Interpretive Summary: Anaerobic Soil Disinfestation (ASD) is a chemical-independent approach to managing soilborne phytopathogens. While it has been demonstrated that ASD can suppress phytopathogens in vegetable cropping systems, it has not been examined for control of tree-crop diseases under nursery conditions. Here we report on the potential of using ASD to manage soilborne populations of Agrobacterium tumefaciens and Pythium ultimum under walnut rootstock nursery conditions and compared the efficacy of ASD with the chemical fumigant Telone-C35.

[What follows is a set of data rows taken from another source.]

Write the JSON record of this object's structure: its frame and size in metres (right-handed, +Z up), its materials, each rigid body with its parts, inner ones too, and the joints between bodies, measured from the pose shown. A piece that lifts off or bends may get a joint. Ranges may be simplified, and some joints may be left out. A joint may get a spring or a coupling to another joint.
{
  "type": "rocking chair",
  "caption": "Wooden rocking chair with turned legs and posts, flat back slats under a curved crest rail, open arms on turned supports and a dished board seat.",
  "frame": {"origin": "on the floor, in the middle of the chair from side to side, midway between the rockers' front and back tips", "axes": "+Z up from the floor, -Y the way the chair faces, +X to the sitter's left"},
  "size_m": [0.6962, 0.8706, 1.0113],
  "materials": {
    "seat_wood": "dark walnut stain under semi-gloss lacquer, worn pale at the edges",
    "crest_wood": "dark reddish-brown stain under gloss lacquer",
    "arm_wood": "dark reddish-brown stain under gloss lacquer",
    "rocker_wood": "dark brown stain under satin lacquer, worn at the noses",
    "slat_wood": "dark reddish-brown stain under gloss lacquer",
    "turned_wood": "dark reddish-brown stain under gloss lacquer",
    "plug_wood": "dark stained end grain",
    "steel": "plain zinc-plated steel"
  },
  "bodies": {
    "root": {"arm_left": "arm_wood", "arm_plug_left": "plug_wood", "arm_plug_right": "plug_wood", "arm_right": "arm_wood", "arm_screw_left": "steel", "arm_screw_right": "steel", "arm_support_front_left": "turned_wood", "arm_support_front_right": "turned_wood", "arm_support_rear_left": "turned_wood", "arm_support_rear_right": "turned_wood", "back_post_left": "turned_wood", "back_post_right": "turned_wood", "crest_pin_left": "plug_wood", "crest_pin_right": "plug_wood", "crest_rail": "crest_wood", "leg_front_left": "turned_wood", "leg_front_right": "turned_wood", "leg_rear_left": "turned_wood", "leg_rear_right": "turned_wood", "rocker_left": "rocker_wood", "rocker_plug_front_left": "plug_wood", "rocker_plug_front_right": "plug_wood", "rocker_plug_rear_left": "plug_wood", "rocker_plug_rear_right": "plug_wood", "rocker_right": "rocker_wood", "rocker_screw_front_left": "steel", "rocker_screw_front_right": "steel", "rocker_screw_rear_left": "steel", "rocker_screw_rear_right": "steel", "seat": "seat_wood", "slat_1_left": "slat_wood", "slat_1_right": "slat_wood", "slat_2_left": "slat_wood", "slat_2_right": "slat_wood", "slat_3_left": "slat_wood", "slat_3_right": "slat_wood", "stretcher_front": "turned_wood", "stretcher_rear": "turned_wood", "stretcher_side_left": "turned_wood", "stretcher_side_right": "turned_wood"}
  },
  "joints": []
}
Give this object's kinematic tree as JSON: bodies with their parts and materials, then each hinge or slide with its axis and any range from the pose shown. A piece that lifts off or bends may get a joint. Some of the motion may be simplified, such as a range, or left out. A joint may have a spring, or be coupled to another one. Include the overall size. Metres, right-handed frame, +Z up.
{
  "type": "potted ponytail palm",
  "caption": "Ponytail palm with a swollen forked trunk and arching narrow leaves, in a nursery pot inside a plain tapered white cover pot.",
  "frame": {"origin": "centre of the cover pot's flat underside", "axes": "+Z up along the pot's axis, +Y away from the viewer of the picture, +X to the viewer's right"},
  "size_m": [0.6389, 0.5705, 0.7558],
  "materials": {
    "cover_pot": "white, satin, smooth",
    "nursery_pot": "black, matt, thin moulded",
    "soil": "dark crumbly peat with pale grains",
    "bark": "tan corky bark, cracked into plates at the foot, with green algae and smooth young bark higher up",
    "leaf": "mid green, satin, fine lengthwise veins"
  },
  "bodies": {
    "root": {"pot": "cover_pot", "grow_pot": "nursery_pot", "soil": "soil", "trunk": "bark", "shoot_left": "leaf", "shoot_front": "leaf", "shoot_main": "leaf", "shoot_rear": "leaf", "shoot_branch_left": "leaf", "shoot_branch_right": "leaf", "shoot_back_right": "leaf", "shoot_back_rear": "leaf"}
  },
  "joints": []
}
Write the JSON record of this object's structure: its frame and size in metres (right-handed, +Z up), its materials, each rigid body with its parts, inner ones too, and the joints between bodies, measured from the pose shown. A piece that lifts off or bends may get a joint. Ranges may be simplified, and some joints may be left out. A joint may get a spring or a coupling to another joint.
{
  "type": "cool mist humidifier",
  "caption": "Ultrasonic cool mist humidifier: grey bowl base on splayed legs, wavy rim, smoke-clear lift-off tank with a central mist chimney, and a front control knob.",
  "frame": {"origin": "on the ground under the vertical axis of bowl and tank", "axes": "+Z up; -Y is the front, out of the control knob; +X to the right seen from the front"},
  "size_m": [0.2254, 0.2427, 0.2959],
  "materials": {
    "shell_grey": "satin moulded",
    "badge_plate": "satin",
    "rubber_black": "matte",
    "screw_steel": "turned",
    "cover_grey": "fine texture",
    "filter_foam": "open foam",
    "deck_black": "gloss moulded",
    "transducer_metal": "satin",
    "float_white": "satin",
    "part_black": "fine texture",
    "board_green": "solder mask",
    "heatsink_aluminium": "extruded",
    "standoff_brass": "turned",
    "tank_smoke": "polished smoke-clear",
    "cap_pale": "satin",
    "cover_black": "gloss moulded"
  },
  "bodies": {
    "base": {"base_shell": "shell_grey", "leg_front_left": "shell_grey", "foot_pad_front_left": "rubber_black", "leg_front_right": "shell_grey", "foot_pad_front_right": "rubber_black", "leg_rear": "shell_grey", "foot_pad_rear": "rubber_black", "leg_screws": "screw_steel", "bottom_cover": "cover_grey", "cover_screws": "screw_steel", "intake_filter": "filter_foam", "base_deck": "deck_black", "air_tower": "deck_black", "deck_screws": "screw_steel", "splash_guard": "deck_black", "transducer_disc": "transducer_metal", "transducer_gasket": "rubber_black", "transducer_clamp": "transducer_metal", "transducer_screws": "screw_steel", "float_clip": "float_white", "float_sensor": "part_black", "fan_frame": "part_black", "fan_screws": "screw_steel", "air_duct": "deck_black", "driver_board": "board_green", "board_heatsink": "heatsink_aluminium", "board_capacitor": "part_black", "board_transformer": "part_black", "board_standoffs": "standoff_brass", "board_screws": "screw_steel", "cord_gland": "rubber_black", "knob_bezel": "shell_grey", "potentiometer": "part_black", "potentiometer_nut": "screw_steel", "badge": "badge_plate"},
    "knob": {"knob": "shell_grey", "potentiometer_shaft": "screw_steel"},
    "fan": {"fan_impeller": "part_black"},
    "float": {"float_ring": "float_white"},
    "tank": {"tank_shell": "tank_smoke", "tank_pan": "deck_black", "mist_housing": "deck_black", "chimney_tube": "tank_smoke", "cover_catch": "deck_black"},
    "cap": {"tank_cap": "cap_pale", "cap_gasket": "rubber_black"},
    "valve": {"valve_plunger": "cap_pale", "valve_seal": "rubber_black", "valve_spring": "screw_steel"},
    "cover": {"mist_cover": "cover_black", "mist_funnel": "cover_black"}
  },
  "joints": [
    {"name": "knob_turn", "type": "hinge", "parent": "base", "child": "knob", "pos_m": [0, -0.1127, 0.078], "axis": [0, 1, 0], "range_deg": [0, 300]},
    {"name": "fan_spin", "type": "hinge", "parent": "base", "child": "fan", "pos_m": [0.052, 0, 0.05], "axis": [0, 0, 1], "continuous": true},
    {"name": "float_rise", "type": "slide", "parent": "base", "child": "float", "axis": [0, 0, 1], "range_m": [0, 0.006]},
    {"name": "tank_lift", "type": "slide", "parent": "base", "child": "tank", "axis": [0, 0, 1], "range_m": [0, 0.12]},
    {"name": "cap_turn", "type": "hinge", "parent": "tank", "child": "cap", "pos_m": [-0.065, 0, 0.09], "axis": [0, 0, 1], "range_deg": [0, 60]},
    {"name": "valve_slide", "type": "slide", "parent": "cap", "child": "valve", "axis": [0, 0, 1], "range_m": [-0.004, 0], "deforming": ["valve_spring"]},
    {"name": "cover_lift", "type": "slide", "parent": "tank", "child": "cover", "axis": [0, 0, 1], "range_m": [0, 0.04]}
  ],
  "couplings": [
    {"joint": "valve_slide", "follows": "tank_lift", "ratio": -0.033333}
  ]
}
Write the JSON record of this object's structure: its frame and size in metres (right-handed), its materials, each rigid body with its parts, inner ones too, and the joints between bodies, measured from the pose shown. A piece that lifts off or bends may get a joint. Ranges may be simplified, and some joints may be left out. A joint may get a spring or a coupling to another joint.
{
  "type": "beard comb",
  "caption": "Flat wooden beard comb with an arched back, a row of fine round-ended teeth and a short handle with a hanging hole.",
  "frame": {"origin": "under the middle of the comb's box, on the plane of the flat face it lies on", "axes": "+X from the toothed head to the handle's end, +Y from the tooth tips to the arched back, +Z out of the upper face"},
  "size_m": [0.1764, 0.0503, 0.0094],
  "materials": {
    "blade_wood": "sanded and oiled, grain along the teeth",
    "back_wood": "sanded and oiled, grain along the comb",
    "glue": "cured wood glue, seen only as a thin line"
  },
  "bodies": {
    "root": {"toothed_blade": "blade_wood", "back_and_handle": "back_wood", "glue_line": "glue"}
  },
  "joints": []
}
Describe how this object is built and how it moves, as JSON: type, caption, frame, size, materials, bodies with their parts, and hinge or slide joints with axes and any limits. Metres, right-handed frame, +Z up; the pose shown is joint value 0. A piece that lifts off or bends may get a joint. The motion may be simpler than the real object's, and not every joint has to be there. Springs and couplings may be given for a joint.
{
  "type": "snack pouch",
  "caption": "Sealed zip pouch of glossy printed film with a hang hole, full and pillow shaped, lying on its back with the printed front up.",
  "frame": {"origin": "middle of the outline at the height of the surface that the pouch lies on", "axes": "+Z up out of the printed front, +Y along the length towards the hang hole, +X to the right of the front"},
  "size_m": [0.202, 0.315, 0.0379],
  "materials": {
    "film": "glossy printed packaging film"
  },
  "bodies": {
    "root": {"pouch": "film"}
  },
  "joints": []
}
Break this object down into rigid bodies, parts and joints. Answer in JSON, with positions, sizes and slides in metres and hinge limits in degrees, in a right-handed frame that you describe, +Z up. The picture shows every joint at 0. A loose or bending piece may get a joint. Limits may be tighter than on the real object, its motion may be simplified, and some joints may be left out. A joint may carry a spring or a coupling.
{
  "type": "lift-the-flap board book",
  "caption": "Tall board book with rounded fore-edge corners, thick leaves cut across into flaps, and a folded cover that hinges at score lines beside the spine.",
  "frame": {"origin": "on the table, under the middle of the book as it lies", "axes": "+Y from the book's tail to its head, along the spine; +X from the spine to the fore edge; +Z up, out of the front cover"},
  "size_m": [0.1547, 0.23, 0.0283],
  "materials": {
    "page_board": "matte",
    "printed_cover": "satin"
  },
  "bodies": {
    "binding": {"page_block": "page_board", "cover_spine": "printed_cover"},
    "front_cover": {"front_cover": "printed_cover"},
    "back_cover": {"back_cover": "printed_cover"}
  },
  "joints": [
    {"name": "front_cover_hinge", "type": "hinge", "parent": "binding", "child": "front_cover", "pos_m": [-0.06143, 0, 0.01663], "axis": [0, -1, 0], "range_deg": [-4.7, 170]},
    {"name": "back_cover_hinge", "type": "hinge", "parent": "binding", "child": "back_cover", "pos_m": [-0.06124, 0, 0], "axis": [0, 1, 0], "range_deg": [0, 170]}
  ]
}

Technical Abstract: Background and Aims: Anaerobic Soil Disinfestation (ASD) is a chemical-independent approach to manage soilborne phytopathogens. While it has been demonstrated that ASD can suppress phytopathogens in vegetable cropping systems, it has not been examined for control of tree-crop diseases. We examined the potential of ASD to manage soilborne populations of Agrobacterium tumefaciens and Pythium ultimum under walnut rootstock nursery conditions and compared the efficacy of ASD with the chemical fumigant Telone-C35. Methods: Mesh bags of sterile field soil inoculated with either A. tumefaciens or P. ultimum were buried in the first of two trials at 7.6 and 15.2 cm soil depths and in the second trial at 15.2, 45.7, and 76.2 cm soil depths prior to ASD or fumigation treatments. Bacterial rRNA was extracted from soils at these depths prior, immediately following ASD, and 4 months post-ASD to determine the effect of ASD on the bacterial community composition. Results and Conclusions: After one week of ASD, populations of both phytopathogens fell below detection limits at 7.6 and 15.2 cm soil depths. After completion of the six-week ASD treatment or 4-week fumigation period, populations of A. tumefaciens remained below detection limits at 7.6 and 15.2 cm depths and were not significantly different A. tumefaciens populations in the fumigation treatment. Agrobacterium tumefaciens populations also were significantly reduced, compared to no-treatment control soils, in both ASD and fumigation treatments at the 45.7 and 76.2 cm depths. Pythium ultimum populations dipped below detection limits after ASD treatment at 7.6 and 15.2 cm soil depths, and were significantly lower than no-treatment controls at the 45.7 cm depth. The bacterial community composition of ASD-treated soils also was significantly different as a function of soil depth, and the effect of ASD on the bacterial community composition persisted with time. The documented ASD-induced changes in the soilborne bacterial communities may have contributed to the population reductions observed for both A. tuemfaciens and P. ultimum.